Как там Юраня и мамаша?
Шлю Вам мой сердечный привет и самые наилучшие пожелания. Поздравляю вас с окончанием войны. Поздравляю с победой Красной армии. Теперь единственное и еще большее желание – это скорее перебраться к вам. Конечно, это должно так быть, но пока еще трудно сказать, когда это желание выполнится, так как сейчас начинается большой разворот в сторону строительства метро, а людей нет…
Теперь относительно себя. Пока точно еще ничего сказать нельзя, я бы ни одну минуту не задержался бы, если бы только зависело от меня. Я, конечно, добиваюсь, чтобы как можно скорее меня отпустили совсем домой, с нетерпением жду этого дня…», – писал Павел Тюменев родным 18 октября 1945 года.
Только после войны семья смогла воссоединиться. Тогда вновь встал вопрос о строительстве метро в Ленинграде, а заводу «Красный металлист» было поручено возобновить производство эскалаторов. На предприятие возвращались фронтовики и эвакуированные сотрудники.
«Антонина продолжала петь в театре, Павел – проектировать эскалаторы теперь уже для Ленинградского метрополитена, – рассказывает внучка Павла Васильевича. – Павел Васильевич часто ездил в командировки, так что вообще не расставаться они не могли».
Ленинградское метро вступило в строй через десять лет после Великой Победы – в ноябре 1955 года. В этом была огромная заслуга и Павла Васильевича Тюменева. Для ленинградцев появление подземки было огромной радостью и предмет гордости: теперь в Советском Союзе есть не только в Москве, но и в Ленинграде. Тем более такое красивое, настоящий подземный дворец!..
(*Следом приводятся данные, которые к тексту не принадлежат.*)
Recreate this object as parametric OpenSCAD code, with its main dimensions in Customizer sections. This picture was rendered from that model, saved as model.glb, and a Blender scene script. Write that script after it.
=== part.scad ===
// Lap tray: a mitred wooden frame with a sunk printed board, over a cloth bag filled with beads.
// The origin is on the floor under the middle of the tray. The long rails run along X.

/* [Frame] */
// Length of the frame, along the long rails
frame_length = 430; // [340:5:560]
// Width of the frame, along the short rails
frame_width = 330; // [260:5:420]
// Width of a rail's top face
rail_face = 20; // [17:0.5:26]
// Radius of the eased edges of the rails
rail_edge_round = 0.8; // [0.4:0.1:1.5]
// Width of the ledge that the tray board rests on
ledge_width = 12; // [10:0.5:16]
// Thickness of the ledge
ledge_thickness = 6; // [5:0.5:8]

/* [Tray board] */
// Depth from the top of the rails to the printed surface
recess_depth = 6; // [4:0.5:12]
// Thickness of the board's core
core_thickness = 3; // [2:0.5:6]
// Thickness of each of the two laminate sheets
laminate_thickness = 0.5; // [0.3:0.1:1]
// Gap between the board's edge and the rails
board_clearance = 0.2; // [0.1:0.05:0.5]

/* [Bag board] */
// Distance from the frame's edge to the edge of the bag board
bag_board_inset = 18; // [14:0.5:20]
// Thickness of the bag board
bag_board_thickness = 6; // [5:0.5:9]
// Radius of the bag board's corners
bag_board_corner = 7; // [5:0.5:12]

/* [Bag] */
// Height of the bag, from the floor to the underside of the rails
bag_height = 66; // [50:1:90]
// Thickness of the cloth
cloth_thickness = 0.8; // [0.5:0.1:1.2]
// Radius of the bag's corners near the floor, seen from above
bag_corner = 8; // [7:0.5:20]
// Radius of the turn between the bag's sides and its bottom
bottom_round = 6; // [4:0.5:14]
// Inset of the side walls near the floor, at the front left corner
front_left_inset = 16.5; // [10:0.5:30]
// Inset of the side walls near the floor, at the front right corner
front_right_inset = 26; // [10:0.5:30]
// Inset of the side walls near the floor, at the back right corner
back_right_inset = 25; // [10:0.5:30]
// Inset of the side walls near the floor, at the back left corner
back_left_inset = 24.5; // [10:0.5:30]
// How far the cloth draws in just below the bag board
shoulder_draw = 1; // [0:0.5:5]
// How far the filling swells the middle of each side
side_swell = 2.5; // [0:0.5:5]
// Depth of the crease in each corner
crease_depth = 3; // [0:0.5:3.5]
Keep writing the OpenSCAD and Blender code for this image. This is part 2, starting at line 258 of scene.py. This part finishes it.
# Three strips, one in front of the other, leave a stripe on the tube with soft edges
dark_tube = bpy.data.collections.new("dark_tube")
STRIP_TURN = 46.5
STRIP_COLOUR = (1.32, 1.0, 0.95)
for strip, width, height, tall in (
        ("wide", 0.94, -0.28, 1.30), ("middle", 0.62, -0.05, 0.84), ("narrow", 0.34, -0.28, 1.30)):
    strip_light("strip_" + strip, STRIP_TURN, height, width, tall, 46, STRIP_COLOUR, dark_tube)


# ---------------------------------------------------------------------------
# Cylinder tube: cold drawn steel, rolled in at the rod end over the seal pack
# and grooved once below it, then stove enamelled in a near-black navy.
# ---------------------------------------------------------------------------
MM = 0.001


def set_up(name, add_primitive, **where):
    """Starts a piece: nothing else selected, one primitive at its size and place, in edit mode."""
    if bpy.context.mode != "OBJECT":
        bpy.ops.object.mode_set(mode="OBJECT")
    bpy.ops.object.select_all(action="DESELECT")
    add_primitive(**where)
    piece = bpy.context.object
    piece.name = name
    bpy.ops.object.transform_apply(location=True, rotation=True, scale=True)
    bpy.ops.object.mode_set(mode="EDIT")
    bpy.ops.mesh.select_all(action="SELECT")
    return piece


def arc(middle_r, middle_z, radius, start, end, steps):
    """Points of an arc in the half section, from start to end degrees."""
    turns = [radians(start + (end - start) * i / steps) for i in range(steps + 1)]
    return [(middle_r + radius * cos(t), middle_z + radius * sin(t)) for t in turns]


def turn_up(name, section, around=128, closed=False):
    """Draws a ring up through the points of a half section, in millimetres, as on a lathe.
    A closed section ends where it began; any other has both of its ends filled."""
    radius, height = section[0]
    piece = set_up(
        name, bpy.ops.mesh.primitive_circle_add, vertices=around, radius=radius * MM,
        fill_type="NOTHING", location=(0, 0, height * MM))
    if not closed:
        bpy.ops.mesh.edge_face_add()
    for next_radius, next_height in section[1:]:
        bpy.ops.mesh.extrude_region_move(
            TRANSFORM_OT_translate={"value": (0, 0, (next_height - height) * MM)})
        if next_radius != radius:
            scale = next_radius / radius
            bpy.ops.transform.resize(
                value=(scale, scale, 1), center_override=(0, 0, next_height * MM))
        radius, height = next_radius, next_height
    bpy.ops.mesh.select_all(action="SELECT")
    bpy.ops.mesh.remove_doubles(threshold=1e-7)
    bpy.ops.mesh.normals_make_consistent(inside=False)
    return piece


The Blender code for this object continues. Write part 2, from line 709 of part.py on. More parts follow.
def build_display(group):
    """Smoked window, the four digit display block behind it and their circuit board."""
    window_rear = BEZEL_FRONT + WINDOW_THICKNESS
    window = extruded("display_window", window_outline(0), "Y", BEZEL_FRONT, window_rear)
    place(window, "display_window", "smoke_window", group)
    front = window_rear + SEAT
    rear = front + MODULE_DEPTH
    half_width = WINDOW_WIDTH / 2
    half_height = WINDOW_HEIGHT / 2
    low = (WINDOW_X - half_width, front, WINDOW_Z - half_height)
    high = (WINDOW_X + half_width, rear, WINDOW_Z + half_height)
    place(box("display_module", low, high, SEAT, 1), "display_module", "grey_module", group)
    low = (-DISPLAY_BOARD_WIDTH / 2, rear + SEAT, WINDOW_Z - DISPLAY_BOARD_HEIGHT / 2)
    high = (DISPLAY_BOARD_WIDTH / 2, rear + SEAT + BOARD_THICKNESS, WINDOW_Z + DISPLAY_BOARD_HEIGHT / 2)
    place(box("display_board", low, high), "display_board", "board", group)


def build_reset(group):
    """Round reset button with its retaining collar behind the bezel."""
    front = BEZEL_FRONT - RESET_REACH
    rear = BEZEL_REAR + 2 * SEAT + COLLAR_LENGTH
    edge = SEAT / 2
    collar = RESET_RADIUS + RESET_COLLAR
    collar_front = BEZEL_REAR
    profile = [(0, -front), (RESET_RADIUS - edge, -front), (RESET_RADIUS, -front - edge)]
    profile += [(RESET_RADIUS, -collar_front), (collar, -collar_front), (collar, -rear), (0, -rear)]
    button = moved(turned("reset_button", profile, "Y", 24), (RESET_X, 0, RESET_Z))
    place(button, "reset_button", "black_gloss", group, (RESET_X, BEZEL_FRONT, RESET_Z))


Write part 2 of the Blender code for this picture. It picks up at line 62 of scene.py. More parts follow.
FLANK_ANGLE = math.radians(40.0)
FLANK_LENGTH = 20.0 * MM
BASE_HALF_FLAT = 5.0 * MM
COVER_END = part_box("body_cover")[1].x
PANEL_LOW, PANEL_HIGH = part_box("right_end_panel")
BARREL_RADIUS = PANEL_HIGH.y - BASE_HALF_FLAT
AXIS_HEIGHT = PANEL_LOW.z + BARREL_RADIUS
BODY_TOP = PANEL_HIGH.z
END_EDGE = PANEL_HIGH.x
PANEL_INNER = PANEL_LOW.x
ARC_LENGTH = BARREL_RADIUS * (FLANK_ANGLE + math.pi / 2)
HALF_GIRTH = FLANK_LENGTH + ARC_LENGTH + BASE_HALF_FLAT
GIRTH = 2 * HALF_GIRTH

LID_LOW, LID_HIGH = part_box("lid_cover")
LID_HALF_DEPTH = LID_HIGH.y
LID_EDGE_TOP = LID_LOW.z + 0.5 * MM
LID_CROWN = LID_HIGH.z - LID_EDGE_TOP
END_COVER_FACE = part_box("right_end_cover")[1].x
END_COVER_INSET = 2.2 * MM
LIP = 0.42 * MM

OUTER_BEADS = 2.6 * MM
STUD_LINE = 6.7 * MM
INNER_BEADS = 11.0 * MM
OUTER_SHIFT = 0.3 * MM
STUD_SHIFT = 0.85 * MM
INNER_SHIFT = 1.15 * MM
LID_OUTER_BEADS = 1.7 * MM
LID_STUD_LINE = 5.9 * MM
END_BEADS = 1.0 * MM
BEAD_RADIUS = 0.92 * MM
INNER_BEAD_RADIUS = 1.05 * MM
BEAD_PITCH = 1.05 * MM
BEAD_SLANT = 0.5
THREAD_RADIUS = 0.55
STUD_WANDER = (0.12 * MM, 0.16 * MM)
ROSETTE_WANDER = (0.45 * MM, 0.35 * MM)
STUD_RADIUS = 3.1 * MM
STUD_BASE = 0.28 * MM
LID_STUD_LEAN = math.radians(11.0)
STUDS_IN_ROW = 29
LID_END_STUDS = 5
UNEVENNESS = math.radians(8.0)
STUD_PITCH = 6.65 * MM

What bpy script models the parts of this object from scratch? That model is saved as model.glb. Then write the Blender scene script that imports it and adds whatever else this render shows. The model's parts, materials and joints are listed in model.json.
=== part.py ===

«Просто повезло, что дедушка оставил подробные воспоминания – и про свою поездку в Берлин, и про блокаду, и про строительство метро, – говорит Татьяна Тюменева. – Сохранились письма военных лет, документы, даже колода, на которой рубили дрова во время блокады… А еще для меня пример моих бабушки и дедушки – это яркая история любви, которую им удалось пронести через множество тяжких испытаний».